Have you ever felt weary? I mean really weary, burnt out, frustrated with life, sick of the job? Have you ever thought, “The kids are wearing me down. I can’t do it anymore.” Did you know Jesus felt like that? One time, the night before he was killed, Jesus was so exhausted and overwhelmed that his body began to shut down. He sweat drops of blood, so he asked his disciples to pray. Then he prayed. Why was he so distressed? He knew it was time. He knew that soon he would be killed.

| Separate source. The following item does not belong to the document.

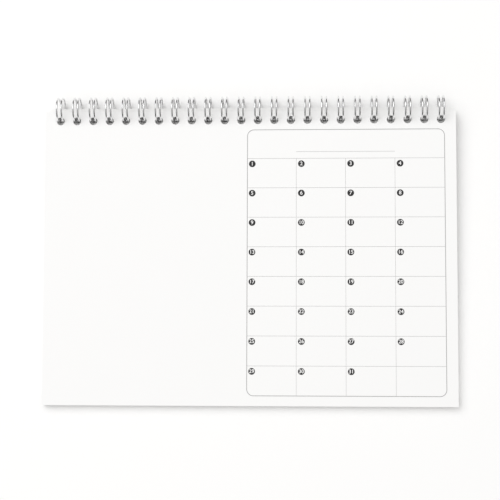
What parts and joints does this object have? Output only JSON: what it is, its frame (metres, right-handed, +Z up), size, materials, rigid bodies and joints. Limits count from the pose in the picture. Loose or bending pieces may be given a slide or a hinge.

[Jesus] told them “My soul is crushed with grief to the point of death. Stay here and keep watch with me.” “My Father! If it is possible, let this cup of suffering be taken away from me. Yet I want your will to be done, not mine.” Then he returned to the disciples and found them asleep. He said to Peter, “Couldn’t you watch with me even one hour?
Jesus asked his disciples to stay awake and pray with him three times before he finally quit asking them. He let his disciples get some rest. Jesus and his disciples were exhausted. They had traveled all over Israel. They were ridiculed because of the statements Jesus was making. The glee of witnessing lives being changed and bodies being healed was exciting, but exhausting. In addition, they had just eaten the Passover meal. That’s a big meal. I don’t know about you, but when I eat a big meal, I get tired. The meal also included quite a bit of wine. That too can make you tired.
Maybe that’s why Jesus washed his disciples’ feet in that upper room. He knew they were tired and weary from their travels. After Jesus washed their feet, he delivered some encouraging words. He reminded them that they would never experience complete rest until they were home in Heaven, a home that would be bigger and better than anything they could possibly imagine.
“Don’t let your hearts be troubled. Trust in God, and trust also in me. There is more than enough room in my Father’s home. If this were not so, would I have told you that I am going to prepare a place for you? When everything is ready, I will come and get you, so that you will always be with me where I am. And you know the way to where I am going.” “No, we don’t know, Lord,” Thomas said. “We have no idea where you are going, so how can we know the way?” Jesus told him, “I am the way, the truth, and the life. No one can come to the Father except through me.”
This is a description of our homecoming. God is building a mansion for each of us, and someday he’s going to bring them to us. All your Christian family members who have died will be there. Your Christian friends will be there, and because God will be there, we too will be there.
Jesus is the way. If you’re trying to get to Heaven any other way, you won’t make it. We could never get to Heaven on our own. We are not strong enough, but Jesus bought it for us. He built a home for us, and he made a way for us to get there.
So, what about you? There is a home in Heaven for you, but there’s only one way there. Give your life to Jesus Christ. Make him your Lord. He built you a home in Heaven, then he died on a cross so your sins could be forgiven, and that forgiveness is the key to your eternal home. Jesus is the key. So take the key. It’s the greatest gift ever given. Someday Heaven will come to Earth, and all things will be made new. Will you be at home here?
Not long ago, after church, my 6-year-old son asked, “Dad, if the soldiers killed Jesus, then he rose from the dead, why didn’t he kill the soldiers who killed him?” I said, “Jesus died so he could forgive people for sinning, and the first people he forgave were the people who killed him.”
Jesus said, “Father, forgive them, for they do not know what they are doing.”
If you have received God’s forgiveness, you are a child of God, and you will live in his Kingdom forever. He has built you a forever home, and because you have chosen to trust him to save you, rather than attempting to earn salvation, your eternity with him is secure. Today, spend some time attempting to imagine Heaven. What will it be like when you see all of your Christian family and friends in Heaven?